**Stated goal**: Check every line of the material below for "this". Give the number of lines that have it, and only that.

**Provided records**:
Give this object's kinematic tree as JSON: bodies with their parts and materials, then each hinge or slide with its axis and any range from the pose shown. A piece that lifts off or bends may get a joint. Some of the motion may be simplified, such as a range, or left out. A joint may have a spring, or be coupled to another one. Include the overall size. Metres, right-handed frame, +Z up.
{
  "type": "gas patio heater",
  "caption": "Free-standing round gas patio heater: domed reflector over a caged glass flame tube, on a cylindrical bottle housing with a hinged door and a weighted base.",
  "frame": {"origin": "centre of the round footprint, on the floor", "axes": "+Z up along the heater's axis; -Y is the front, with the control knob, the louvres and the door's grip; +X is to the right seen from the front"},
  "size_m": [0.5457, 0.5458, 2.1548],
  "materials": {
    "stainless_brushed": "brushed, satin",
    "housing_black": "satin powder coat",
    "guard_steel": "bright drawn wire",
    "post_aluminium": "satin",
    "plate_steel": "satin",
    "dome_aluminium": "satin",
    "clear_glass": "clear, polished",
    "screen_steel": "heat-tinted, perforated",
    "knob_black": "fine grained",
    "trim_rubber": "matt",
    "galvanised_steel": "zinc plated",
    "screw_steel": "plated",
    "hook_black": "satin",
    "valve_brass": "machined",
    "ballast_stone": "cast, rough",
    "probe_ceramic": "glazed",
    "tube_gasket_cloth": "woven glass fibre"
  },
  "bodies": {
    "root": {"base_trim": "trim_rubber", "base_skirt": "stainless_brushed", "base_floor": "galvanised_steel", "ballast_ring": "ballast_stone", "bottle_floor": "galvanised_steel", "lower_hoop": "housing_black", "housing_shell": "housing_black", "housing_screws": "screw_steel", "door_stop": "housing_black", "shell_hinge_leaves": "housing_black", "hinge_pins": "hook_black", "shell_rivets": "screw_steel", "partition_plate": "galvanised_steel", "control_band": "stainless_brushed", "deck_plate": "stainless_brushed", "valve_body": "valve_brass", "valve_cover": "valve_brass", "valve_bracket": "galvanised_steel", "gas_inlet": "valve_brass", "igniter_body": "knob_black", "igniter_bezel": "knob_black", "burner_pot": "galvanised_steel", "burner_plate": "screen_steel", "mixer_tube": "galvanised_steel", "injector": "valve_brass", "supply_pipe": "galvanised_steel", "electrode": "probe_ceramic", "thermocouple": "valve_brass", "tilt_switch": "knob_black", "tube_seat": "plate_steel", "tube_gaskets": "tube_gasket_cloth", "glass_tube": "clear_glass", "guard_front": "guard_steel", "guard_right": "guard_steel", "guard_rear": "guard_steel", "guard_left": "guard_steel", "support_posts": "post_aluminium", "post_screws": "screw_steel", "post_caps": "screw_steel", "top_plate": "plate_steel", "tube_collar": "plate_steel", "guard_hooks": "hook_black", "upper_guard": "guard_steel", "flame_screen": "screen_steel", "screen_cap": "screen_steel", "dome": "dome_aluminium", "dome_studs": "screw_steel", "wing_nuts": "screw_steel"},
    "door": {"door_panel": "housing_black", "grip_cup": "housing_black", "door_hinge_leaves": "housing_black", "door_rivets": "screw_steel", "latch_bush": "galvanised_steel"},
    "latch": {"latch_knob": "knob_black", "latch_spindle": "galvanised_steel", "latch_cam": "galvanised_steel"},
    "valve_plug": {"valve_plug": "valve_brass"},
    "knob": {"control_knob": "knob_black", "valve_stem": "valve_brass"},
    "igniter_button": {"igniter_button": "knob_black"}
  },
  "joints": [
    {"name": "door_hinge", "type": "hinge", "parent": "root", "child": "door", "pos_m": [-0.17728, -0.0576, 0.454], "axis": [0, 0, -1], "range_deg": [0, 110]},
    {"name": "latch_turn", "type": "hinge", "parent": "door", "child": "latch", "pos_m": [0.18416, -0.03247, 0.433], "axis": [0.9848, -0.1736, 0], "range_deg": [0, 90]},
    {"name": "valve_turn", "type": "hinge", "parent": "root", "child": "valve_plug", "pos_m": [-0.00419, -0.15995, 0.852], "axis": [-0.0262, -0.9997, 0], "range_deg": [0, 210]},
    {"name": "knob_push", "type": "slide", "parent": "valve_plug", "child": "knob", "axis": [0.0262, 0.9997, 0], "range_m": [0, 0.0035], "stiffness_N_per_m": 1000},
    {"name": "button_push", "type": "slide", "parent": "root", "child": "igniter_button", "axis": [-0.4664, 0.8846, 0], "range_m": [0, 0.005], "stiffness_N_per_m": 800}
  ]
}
==
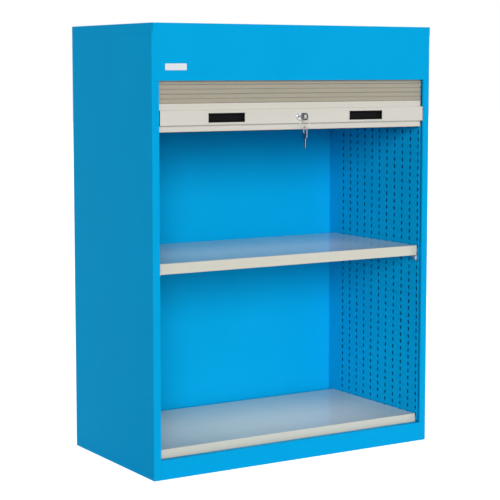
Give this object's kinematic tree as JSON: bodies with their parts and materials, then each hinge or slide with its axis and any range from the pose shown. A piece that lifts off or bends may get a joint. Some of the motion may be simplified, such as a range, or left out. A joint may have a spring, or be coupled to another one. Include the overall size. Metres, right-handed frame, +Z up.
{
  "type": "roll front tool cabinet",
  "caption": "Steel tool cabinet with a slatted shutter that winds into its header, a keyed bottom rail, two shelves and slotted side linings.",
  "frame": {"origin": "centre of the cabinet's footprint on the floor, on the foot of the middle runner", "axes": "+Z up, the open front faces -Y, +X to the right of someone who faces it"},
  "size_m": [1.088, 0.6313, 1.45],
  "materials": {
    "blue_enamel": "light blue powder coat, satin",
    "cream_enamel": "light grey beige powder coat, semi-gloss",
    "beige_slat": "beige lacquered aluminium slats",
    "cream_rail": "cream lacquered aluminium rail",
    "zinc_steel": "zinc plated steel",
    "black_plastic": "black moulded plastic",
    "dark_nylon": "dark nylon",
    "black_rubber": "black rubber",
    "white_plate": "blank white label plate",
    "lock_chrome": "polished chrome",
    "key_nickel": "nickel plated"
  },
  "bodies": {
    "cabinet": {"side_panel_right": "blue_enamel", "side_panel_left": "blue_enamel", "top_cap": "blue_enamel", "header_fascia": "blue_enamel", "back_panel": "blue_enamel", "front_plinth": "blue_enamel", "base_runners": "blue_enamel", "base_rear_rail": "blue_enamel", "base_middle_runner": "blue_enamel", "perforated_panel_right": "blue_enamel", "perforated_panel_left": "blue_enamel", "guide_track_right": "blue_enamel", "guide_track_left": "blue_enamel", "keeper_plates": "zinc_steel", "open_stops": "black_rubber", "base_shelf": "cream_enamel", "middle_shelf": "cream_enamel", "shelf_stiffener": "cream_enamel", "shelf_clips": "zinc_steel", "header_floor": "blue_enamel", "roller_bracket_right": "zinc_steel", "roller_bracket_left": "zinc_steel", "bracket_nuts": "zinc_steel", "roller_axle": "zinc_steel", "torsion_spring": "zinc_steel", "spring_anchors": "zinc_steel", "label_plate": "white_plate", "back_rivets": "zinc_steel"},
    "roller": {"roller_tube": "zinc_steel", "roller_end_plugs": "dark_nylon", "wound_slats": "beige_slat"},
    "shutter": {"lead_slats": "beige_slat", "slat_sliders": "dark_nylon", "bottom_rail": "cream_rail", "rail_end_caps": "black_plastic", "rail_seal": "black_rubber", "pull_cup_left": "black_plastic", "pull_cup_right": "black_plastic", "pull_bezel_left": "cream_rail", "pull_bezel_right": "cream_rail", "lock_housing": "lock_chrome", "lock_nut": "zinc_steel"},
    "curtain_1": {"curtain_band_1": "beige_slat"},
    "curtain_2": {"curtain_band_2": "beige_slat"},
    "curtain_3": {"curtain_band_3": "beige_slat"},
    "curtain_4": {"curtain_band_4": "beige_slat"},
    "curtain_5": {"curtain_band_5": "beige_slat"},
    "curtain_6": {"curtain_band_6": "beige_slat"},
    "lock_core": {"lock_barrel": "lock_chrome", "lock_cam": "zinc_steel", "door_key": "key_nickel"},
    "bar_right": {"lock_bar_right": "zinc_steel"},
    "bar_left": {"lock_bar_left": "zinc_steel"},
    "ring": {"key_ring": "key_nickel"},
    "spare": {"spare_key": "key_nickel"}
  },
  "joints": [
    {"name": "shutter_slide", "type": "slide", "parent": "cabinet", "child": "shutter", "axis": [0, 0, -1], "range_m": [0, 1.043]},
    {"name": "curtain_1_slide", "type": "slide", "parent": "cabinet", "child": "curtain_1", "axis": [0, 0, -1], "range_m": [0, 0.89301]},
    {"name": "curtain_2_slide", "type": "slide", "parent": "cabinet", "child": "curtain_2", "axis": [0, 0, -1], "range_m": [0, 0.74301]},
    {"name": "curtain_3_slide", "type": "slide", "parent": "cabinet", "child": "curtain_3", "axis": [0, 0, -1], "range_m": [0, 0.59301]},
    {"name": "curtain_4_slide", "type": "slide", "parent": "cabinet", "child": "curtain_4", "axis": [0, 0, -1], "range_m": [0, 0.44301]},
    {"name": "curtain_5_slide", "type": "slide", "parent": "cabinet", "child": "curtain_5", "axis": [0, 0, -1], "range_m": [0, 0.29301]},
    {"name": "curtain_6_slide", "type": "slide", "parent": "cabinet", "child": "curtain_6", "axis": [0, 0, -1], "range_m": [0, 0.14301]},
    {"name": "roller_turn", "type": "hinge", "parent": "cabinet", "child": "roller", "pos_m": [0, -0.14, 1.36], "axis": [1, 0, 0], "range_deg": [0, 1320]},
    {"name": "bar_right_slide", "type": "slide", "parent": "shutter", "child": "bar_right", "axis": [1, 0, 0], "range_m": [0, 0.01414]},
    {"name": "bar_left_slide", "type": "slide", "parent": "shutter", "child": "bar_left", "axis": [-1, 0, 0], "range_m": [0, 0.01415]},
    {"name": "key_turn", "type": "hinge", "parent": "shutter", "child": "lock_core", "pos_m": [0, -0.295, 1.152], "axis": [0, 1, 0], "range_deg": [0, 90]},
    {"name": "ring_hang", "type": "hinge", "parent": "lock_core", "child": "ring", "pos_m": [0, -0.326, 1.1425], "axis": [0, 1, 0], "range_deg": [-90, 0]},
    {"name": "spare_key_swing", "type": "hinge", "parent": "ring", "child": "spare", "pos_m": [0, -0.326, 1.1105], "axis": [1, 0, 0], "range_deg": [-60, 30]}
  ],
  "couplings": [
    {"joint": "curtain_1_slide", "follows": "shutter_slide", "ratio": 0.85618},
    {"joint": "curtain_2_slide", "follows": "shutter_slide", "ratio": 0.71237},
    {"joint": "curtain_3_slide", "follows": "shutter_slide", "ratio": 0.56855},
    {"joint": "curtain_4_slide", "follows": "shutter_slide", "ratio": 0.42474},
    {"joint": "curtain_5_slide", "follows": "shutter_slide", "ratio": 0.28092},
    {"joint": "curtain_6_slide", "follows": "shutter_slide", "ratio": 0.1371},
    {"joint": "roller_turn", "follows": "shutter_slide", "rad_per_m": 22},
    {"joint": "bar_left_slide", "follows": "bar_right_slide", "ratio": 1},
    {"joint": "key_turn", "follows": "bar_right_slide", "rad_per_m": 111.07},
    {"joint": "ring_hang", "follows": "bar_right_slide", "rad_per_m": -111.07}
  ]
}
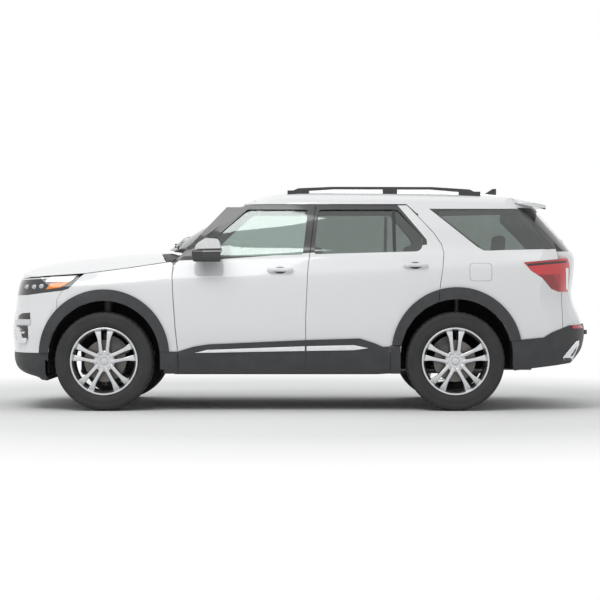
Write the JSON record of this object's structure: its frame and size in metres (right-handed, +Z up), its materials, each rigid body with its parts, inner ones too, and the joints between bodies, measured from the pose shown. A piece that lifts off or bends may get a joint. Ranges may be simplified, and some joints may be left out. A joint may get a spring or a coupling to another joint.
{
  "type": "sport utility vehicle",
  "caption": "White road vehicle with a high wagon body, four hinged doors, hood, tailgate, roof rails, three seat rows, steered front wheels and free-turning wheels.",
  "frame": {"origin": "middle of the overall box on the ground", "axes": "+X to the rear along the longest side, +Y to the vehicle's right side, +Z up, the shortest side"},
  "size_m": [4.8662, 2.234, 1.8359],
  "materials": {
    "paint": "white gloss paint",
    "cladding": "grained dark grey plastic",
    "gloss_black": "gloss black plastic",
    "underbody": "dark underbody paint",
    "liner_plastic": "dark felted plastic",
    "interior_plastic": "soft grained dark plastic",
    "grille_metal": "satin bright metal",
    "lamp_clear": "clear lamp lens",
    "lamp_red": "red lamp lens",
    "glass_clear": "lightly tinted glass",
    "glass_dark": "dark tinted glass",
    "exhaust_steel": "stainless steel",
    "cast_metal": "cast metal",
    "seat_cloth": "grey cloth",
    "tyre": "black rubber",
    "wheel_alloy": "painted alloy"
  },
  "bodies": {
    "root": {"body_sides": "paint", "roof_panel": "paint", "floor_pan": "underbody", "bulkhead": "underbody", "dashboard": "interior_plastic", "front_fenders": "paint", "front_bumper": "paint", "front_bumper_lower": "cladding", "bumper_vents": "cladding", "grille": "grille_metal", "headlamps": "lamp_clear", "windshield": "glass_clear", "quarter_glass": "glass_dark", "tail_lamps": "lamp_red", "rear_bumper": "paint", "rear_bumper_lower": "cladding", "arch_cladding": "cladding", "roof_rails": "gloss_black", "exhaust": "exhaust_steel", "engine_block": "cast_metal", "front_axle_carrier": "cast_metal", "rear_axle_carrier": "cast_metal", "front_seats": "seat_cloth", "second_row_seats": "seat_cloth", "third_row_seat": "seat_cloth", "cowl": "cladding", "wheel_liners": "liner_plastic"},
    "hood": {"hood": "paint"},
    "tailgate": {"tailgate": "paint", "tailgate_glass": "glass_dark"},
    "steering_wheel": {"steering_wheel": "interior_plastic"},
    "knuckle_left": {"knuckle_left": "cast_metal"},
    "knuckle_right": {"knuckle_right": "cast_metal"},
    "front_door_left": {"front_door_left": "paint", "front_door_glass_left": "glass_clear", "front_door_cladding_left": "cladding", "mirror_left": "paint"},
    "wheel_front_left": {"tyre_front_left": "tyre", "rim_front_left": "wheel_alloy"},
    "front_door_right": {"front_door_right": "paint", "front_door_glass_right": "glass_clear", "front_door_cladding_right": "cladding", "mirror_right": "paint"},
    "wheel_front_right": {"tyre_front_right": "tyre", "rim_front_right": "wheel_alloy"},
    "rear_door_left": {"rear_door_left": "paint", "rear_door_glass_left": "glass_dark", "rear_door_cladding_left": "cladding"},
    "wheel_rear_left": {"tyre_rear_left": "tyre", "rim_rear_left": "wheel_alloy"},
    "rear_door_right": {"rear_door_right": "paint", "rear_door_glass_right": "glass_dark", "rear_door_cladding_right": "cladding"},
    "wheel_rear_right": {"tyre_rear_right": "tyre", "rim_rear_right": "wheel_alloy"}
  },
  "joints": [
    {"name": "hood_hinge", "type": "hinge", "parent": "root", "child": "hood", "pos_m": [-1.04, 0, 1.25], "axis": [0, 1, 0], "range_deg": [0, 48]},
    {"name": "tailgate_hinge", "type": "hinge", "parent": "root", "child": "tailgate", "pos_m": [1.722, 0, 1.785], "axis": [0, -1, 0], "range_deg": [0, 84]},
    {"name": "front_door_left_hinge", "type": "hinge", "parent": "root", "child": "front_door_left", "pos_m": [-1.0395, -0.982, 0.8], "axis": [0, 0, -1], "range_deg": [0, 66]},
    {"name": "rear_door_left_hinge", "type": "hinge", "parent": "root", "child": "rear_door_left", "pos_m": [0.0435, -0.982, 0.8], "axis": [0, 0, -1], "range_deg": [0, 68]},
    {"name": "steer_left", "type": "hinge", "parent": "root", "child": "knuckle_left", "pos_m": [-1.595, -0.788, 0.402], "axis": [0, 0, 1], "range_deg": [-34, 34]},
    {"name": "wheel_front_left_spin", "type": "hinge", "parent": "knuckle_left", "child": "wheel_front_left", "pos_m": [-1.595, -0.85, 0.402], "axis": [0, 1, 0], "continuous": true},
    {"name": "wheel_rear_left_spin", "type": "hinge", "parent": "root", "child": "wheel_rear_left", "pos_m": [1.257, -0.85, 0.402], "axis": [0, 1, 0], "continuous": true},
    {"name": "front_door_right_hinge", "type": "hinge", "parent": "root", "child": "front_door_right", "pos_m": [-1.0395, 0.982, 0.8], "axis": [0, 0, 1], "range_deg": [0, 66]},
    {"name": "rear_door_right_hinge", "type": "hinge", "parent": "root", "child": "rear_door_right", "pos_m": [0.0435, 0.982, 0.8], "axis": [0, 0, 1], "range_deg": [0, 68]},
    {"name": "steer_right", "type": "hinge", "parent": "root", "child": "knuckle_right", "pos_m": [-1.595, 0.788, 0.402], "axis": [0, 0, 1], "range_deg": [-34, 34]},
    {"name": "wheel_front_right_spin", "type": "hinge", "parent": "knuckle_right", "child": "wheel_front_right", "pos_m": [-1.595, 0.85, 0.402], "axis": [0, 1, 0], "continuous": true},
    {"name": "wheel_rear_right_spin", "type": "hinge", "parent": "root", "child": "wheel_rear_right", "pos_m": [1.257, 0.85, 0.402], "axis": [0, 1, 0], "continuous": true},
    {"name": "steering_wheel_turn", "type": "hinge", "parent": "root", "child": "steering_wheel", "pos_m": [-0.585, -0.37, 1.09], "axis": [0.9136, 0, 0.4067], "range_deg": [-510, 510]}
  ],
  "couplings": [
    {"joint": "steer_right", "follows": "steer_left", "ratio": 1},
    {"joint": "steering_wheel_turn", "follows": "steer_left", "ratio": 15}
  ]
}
---
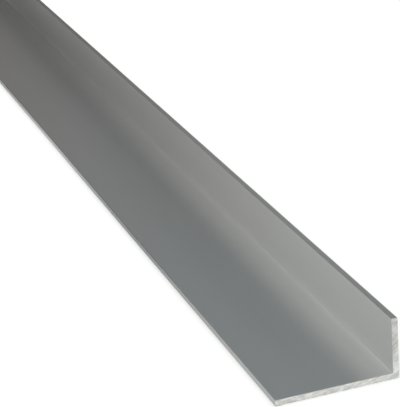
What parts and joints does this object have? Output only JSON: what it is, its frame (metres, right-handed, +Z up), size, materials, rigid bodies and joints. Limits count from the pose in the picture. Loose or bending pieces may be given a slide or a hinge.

**Correct result**: 4